Below you’ll get a plain, hands-on way to charge a battery safely, check if it held the charge, and spot the common traps that drain it again.

Can A Car Battery Be Charged? What Charging Means In Practice

Most vehicles use a lead-acid 12-volt battery. When it’s discharged, the plates inside are in a low-energy state. A charger pushes current back in until the battery reaches a target voltage, then it tapers off so the battery doesn’t overheat.

Charging works when the battery is healthy enough to accept and hold energy. It fails when a cell is shorted, the plates are badly sulfated, or the case has been stressed by heat, freezing, or age.

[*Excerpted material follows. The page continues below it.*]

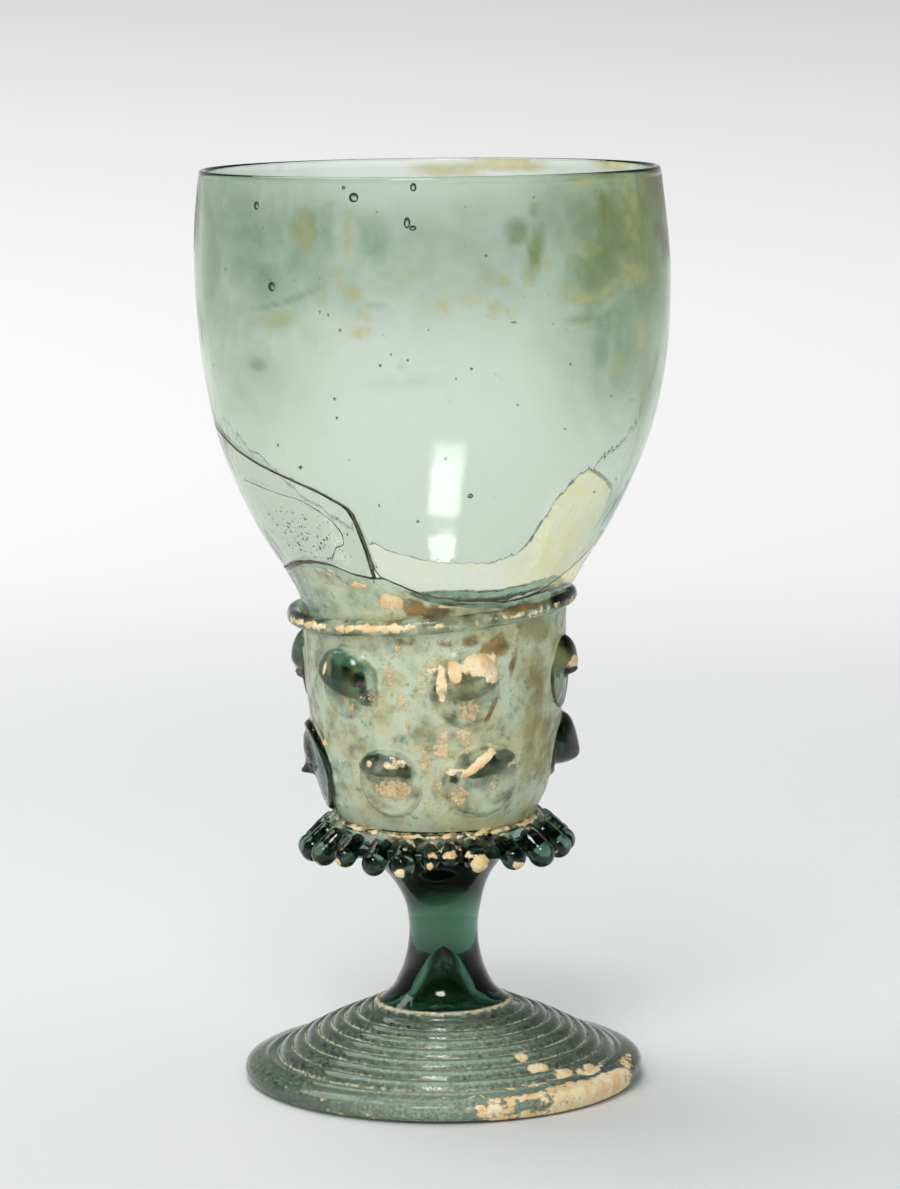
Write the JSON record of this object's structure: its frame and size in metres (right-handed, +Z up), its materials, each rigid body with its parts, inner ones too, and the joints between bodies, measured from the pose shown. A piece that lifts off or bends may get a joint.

Do A 30-Second Safety Check First

  • Stop now if the case is cracked, bulging, leaking, or smells sharply of sulfur.
  • Don’t charge a frozen battery. Let it thaw in a safe spot, then inspect for cracks.
  • Charge with airflow. Hydrogen can vent during charging, so keep the area open and keep sparks away.
  • Use eye protection and gloves. Acid spray is rare, but it’s a bad day when it happens.

Match The Charger To The Battery

Flooded and AGM batteries both charge fine with a smart charger, but AGM batteries like controlled voltage. If your charger has an AGM mode, use it. If you don’t know the battery type, check the label or the owner’s manual.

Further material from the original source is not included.